We approached him in our fighters. I shut off my autopilot again given how I needed full control when he pulled one of his tricks. Over radio comm, Layla gave me a message.

"Sorry, should've told you that we must pass his cockpit first before getting to the magnets," she said. "Thought he'd be outside with his Cipher."

Our fighters pointed their cannons at him. The moment we fired from all sides, something incredible happened. He jumped off his seat and twisted his body in the right angles for all our munition to miss. As if he was Neo in the Matrix and could dodge in slow motion. I had already seen transhumans perform aim-dodging, but never to such extremes.

When he landed, he pressed a button at the sole remaining wing of his control panel. The wall behind him dematerialized and revealed the army he had prepared for the final battle. Five spider-mechs, six hexagonal fighters, and two robots consisting of ever-shifting microbot gel.

We concentrated another barrage of cannonballs on him. Again, Ay leaped out of the way and the projectiles missed him by the skin of his teeth. Before he landed, he shot an automated fighter with his antimatter rifle. He shot it at just the right distance to kill two surrounding fighters with the fireball's explosive radius.

My singularity stone increased my thought speed once more. It made me hyper-aware of the surroundings and capable of deductions I couldn't have made before. The precog lay on the floor behind Ay's army, its body motionless. Layla told me Fountainhead's guard ship exhausted it. Iris told me Ay could copy other singularity stone functions if he killed their owners.

If he copied the precog's functions, it meant he could, through probabilistic calculations, predict our actions before we performed them. He knew where we would shoot and where he had to aim to hit us.

Ay landed, having once again easily dodged a barrage directed at him.

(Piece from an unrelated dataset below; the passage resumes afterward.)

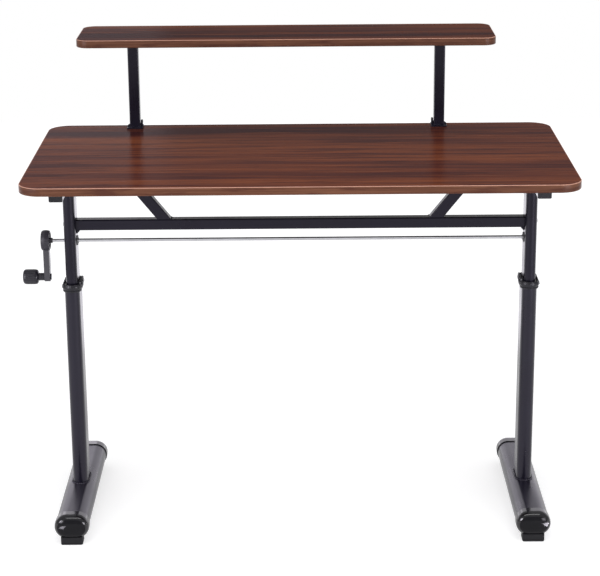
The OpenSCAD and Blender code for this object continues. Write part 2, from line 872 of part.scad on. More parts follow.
// One post: an upright tab beside its foot, towards the other post, and a sloped rib on the far side
module shelf_post() {
    rib_t = 3;
    slit = 1;
    ledge = (post_foot_w - post_w) / 2;
    tab_r = (ledge - slit) / 2 - 0.25;
    tube_z0 = desk_h + post_plate_t;
    tube_z1 = shelf_under - post_plate_t;
    color(black_paint) {
        translate([0, 0, desk_h]) post_foot_plate();
        translate([0, 0, tube_z1]) post_head_plate();
        translate([0, 0, tube_z0]) linear_extrude(tube_z1 - tube_z0) square_tube(post_w);
        translate([post_w / 2, 0, tube_z0]) along_y(rib_t) {
            translate([slit, 0]) square([2 * tab_r, post_tab_h - tab_r]);
            translate([slit + tab_r, post_tab_h - tab_r]) circle(r = tab_r);
            square([2 * slit, post_tab_h / 2]);
        }
        translate([-post_w / 2, 0, tube_z0]) along_y(rib_t)
            polygon([[0, 0], [-ledge, 0], [-ledge, 1.5], [-1, ledge], [0, ledge]]);
    }
}

module left_shelf_post() at_desk() translate([post_xs[0], post_y, 0]) shelf_post();
module right_shelf_post() at_desk() translate([post_xs[1], post_y, 0]) mirror([1, 0, 0]) shelf_post();

module post_screws() {
    color(zinc) at_desk() post_bolt_places() translate([0, 0, under_z])
        cap_bolt(plate_bolt_d, plate_bolt_head_d, plate_bolt_head_h, board_t + post_plate_t + post_bolt_tail);
}

module shelf_screws() {
    color(zinc) at_desk() shelf_screw_places() translate([0, 0, shelf_under - post_plate_t])
        wood_screw(post_plate_t + wood_screw_bite);
}

// Gear housings, bearings and bushes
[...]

"As much as I admire the enlightenment, there is a romanticist part of me," he said. "These are the final moments I will enjoy before the ascension of mindkind. Don't hesitate to bring it on."

If I was right, we had no chance at hitting nor at evading him. Let's not even begin with the fact that his army was far more versatile than ours. If people ever made movies about us, they probably wouldn't get a happy ending.